= Japanese immigrant villages in Taiwan =

The Japanese immigrant village in Taiwan was established during the Japanese colonial period between 1895 and 1945. The purpose of establishing this village was to provide suitable land for the Japanese immigrant to settle in Taiwan. The land that the government intended to establish as immigrant villages was to undergo a land and forestry survey to verify the land was vacant and assess its suitability to act as immigrant village land. The immigrant villages could be divided as privately conducted or publicly conducted. It could also be divided by occupation, a majority being farming immigrants, but also with fishing, mining, forestry and industrial immigration. The total number of Japanese immigrants during the colonial period was 500,000 people.

== Background ==
The purpose of establishing the villages was to resolve Japan’s overpopulation and to use Taiwan as a testing ground for expansion into the South Seas.

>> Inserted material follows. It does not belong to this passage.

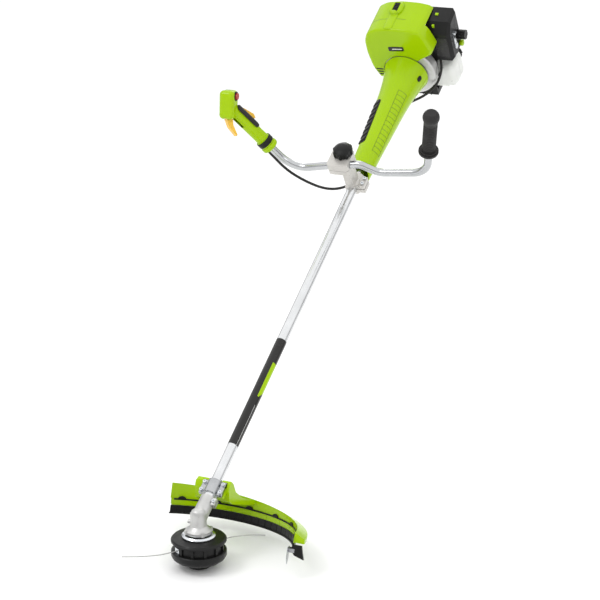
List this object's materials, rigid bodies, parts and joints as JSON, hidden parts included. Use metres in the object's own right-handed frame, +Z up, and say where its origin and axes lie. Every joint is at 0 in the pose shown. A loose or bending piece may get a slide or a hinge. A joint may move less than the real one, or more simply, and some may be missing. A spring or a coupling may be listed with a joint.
{
  "type": "string trimmer",
  "caption": "Petrol string trimmer: engine and clutch drive a line head through a straight tube, with a bull-horn handlebar, thumb throttle and rear guard.",
  "frame": {"origin": "where the bump knob touches the ground, on the cutting head's axis", "axes": "+Z up along the cutting head's axis, +Y level from the head towards the engine, +X to the side of the fuel tank and air filter"},
  "size_m": [0.5928, 1.5426, 1.1209],
  "materials": {
    "green_plastic": "glossy moulded",
    "black_plastic": "fine moulded grain",
    "grip_rubber": "ribbed, matt",
    "bar_aluminium": "drawn tube",
    "tube_aluminium": "drawn tube",
    "cast_aluminium": "die cast",
    "silver_paint": "satin",
    "steel": "machined",
    "zinc_steel": "plated",
    "amber_plastic": "moulded",
    "red_plastic": "moulded",
    "tank_plastic": "milky",
    "nylon": "clear nylon",
    "brown_phenolic": "phenolic",
    "foam": "foam",
    "bronze": "sintered"
  },
  "bodies": {
    "frame": {"gear_case": "cast_aluminium", "shaft_tube": "tube_aluminium", "shaft_bushes": "bronze", "ball_bearings": "steel", "guard_shell": "green_plastic", "guard_extension": "green_plastic", "guard_lip": "black_plastic", "line_cutter": "steel", "guard_clamp": "zinc_steel", "bar_saddle": "silver_paint", "bar_cap": "silver_paint", "front_cover": "green_plastic", "clutch_housing": "cast_aluminium", "crankcase": "cast_aluminium", "cylinder": "cast_aluminium", "spark_plug": "zinc_steel", "ignition_coil": "black_plastic", "muffler": "steel", "engine_shroud": "green_plastic", "intake_insulator": "brown_phenolic", "carburettor": "cast_aluminium", "filter_base": "black_plastic", "filter_element": "foam", "filter_cover": "black_plastic", "fuel_tank": "tank_plastic", "fuel_line": "grip_rubber", "tank_stand": "black_plastic", "starter_housing": "black_plastic", "clamp_screws": "zinc_steel", "throttle_cable": "grip_rubber"},
    "cutting_head": {"head_housing": "black_plastic", "head_cover": "black_plastic", "line_eyelets": "zinc_steel", "head_dish": "zinc_steel", "output_shaft": "steel", "line_left": "nylon", "line_right": "nylon"},
    "bump_spool": {"line_spool": "black_plastic", "bump_knob": "black_plastic"},
    "drive_line": {"drive_shaft": "steel", "drive_pinion": "steel", "clutch_drum": "steel"},
    "crank": {"crankshaft": "steel", "flywheel": "cast_aluminium", "clutch_shoes": "steel"},
    "piston": {"piston": "cast_aluminium"},
    "starter_pulley": {"starter_pulley": "black_plastic"},
    "starter_handle": {"starter_handle": "black_plastic"},
    "clamp_knob": {"clamp_knob": "black_plastic"},
    "handlebar_set": {"handlebar": "bar_aluminium", "left_grip": "grip_rubber", "throttle_housing_inner": "green_plastic", "throttle_housing_outer": "green_plastic"},
    "throttle_trigger": {"throttle_trigger": "amber_plastic"},
    "lockout_lever": {"lockout_lever": "amber_plastic"},
    "stop_switch": {"stop_switch": "red_plastic"},
    "choke_lever": {"choke_lever": "zinc_steel"},
    "primer_bulb": {"primer_bulb": "grip_rubber"},
    "fuel_cap": {"fuel_cap": "black_plastic"},
    "filter_knob": {"filter_knob": "black_plastic"}
  },
  "joints": [
    {"name": "head_spin", "type": "hinge", "parent": "frame", "child": "cutting_head", "pos_m": [0, 0, 0.1], "axis": [0, 0, 1], "continuous": true},
    {"name": "bump_feed", "type": "slide", "parent": "cutting_head", "child": "bump_spool", "axis": [0, 0, 1], "range_m": [0, 0.006], "stiffness_N_per_m": 2500, "springref_m": -0.006},
    {"name": "drive_spin", "type": "hinge", "parent": "frame", "child": "drive_line", "pos_m": [0, 0.58707, 0.49825], "axis": [0, 0.8387, 0.5446], "continuous": true},
    {"name": "crank_spin", "type": "hinge", "parent": "frame", "child": "crank", "pos_m": [0, 1.30162, 0.96228], "axis": [0, 0.8387, 0.5446], "continuous": true},
    {"name": "piston_stroke", "type": "slide", "parent": "frame", "child": "piston", "axis": [0, -0.5446, 0.8387], "range_m": [-0.032, 0]},
    {"name": "starter_pull", "type": "slide", "parent": "frame", "child": "starter_handle", "axis": [-1, 0, 0], "range_m": [0, 0.6], "stiffness_N_per_m": 15, "springref_m": -0.6},
    {"name": "starter_pulley_spin", "type": "hinge", "parent": "frame", "child": "starter_pulley", "pos_m": [0, 1.35613, 0.99768], "axis": [0, -0.8387, -0.5446], "range_deg": [0, 1360]},
    {"name": "clamp_knob_turn", "type": "hinge", "parent": "frame", "child": "clamp_knob", "pos_m": [-0.003, 0.82724, 0.79491], "axis": [0, -0.5446, 0.8387], "range_deg": [0, 360]},
    {"name": "bar_pitch", "type": "hinge", "parent": "frame", "child": "handlebar_set", "pos_m": [0.0055, 0.81775, 0.76729], "axis": [0.9842, -0.0964, 0.1484], "range_deg": [-15, 15], "deforming": ["throttle_cable"]},
    {"name": "trigger_squeeze", "type": "hinge", "parent": "handlebar_set", "child": "throttle_trigger", "pos_m": [-0.27484, 0.72018, 0.90374], "axis": [0.8012, -0.5543, 0.2255], "range_deg": [0, 18], "stiffness_Nm_per_rad": 0.5, "springref_deg": -20.05},
    {"name": "lockout_press", "type": "hinge", "parent": "handlebar_set", "child": "lockout_lever", "pos_m": [-0.25543, 0.74607, 0.89838], "axis": [-0.8012, 0.5543, -0.2255], "range_deg": [0, 12], "stiffness_Nm_per_rad": 0.2, "springref_deg": -20.05},
    {"name": "stop_press", "type": "slide", "parent": "handlebar_set", "child": "stop_switch", "axis": [-0.9994, -0.0348, 0.0024], "range_m": [0, 0.003], "stiffness_N_per_m": 300, "springref_m": -0.003},
    {"name": "choke_turn", "type": "hinge", "parent": "frame", "child": "choke_lever", "pos_m": [0.129, 1.27665, 1.00807], "axis": [1, 0, 0], "range_deg": [0, 50]},
    {"name": "primer_press", "type": "slide", "parent": "frame", "child": "primer_bulb", "axis": [-1, 0, 0], "range_m": [0, 0.003], "stiffness_N_per_m": 400, "springref_m": -0.002},
    {"name": "fuel_cap_turn", "type": "hinge", "parent": "frame", "child": "fuel_cap", "pos_m": [0.088, 1.38018, 0.96799], "axis": [0, 0.8387, 0.5446], "range_deg": [0, 270]},
    {"name": "filter_knob_turn", "type": "hinge", "parent": "frame", "child": "filter_knob", "pos_m": [0.13, 1.29695, 1.03556], "axis": [1, 0, 0], "range_deg": [0, 360]}
  ],
  "couplings": [
    {"joint": "drive_spin", "follows": "head_spin", "ratio": 1.3571},
    {"joint": "starter_pulley_spin", "follows": "starter_pull", "rad_per_m": 39.216}
  ]
}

The immigration process was divided into four major periods.

The initial privately conducted immigration period 1895–1908, where the first immigrant village was established;

The publicly conducted period by the Karenkō Prefecture 1909–1917, which introduced around 1700 immigrants into Eastern Taiwan;

The privately conducted period by Taitō Prefecture 1917–1932, where the immigrants mainly settled in Taitung (台東);

The later publicly conducted immigration period 1932–1945, with its development based in Western Taiwan.

When Japanese colonial rule ended in October 1945, all Japanese immigrants were sent back to Japan but limited in the resources they could bring home. They were only permitted to take one set of winter and summer clothing, one blanket and with cash of no more than 1000 Yen.

== The Main immigrant villages ==

=== Kata Immigrant Village ===
In 1899, the Japanese entrepreneur Katakinsaburou (賀田金三郎) privately recruited immigrants to move to Taiwan. The Kata immigrant village (賀田移民村), established in Wuquan City (吳全城) of modern-day Hualien County, was not only the first immigrant village established in Eastern Taiwan, but also the first Japanese immigrant village in the world. There were around 133 families and 385 residences in the village. However, due to its geographic location and the fact of being a privately administrated village, locals lacked trust in the residents. Moreover, the immigrants could not achieve self-sufficiency and so several died and others returned to Japan. Hence, the first period of the Japanese Immigration was not so successful.

=== Yoshino Immigrant Village ===
This was the first publicly conduct immigrant village in 1909, after the government had already started actively promoting the immigration process. The Yoshino Immigrant Village (吉野移民村) was located in Hualien Qijiao creek (花蓮七腳川), where sugarcane was the main product. This was originally the land of a group of aboriginals (阿美族). For the purpose of promoting immigration, the government provided three years of free medical service, free land usage as well as subsidies for various expenses. The government also built clinics, primary schools, Japanese shrines and other public facilities.

== Immigrant life ==
The Japanese immigrant villages were designed in the same way as traditional Japanese villages. The houses were made of bamboo and wood with a layer of hay serving as the roof. Tatami mats also covered the floors. The immigrants’ main products were tobacco, sugar and rice. In order to increase the income of the immigrants, the Japanese government imported tobacco leaves to plant. They were then able to sell the tobacco leaves to tobacco factories and earn income. Since Eastern Taiwan had an ideal climate and terrain for growing sugarcane, the immigrants also planted this crop and produced sugar from it. The village also grew “Yoshino rice”, which was the only rice the Japanese emperor consumed.

== Japanese immigrant villages in Taiwan today ==
Although all Japanese immigrants were sent back to Japan after Japanese colonial rule ended, several immigrant villages still exist. These include Yoshino village (吉野村), Toyota village (豊田村) and Hayashita village (林田村). These villages are open to the public to see how life was for Japanese villagers in Taiwan during this period.